What Success Looks Like
Successful lineage tracking implementations share some common characteristics:
They start focused. Rather than trying to track everything, they start with critical data and high-value use cases. Regulatory compliance, data quality investigation, impact analysis for important systems.
They automate aggressively. Manual lineage fails. They invest in tooling that captures lineage automatically as part of normal data operations.
They accept imperfection. Complete lineage across all systems is rarely achievable. They document gaps, focus on critical paths, and improve coverage incrementally.
They connect to value. Lineage isn’t tracked for its own sake. It enables specific capabilities: faster debugging, better compliance, reliable impact analysis. The value is kept visible and concrete.
They maintain continuously.
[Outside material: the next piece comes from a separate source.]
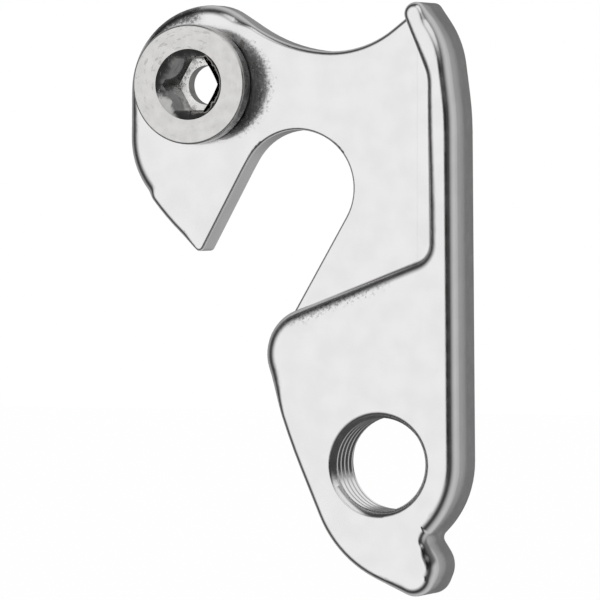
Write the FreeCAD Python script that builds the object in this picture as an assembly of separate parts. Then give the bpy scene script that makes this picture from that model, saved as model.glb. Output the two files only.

Lineage isn’t a one-time project. It requires ongoing maintenance as systems evolve, schemas change, and new data sources are added.
The Future of Lineage
We’re seeing improvements in lineage tracking technology. Better tools with lower overhead. Automatic lineage inference using machine learning. Integration of lineage with data catalogs and governance platforms.
We’re also seeing increasing regulatory requirements for lineage, particularly in financial services and healthcare. Compliance is driving adoption where business value alone wasn’t sufficient.
The organizations that succeed will treat lineage as infrastructure: important enough to invest in properly, worthy of dedicated resources and tooling, maintained continuously rather than built once and forgotten.
Data lineage is valuable. It’s also hard. Understanding both of these facts is essential for successful implementation. Pretending it’s easy leads to underinvestment and failure. Acknowledging the difficulty while committing to solving it leads to realistic, sustainable implementations that actually deliver value.
Now if you’ll excuse me, I need to investigate why our lineage tracker claims a table reads from itself. Either we’ve created a data causality loop, or someone’s lineage instrumentation is broken. I’m betting on the latter.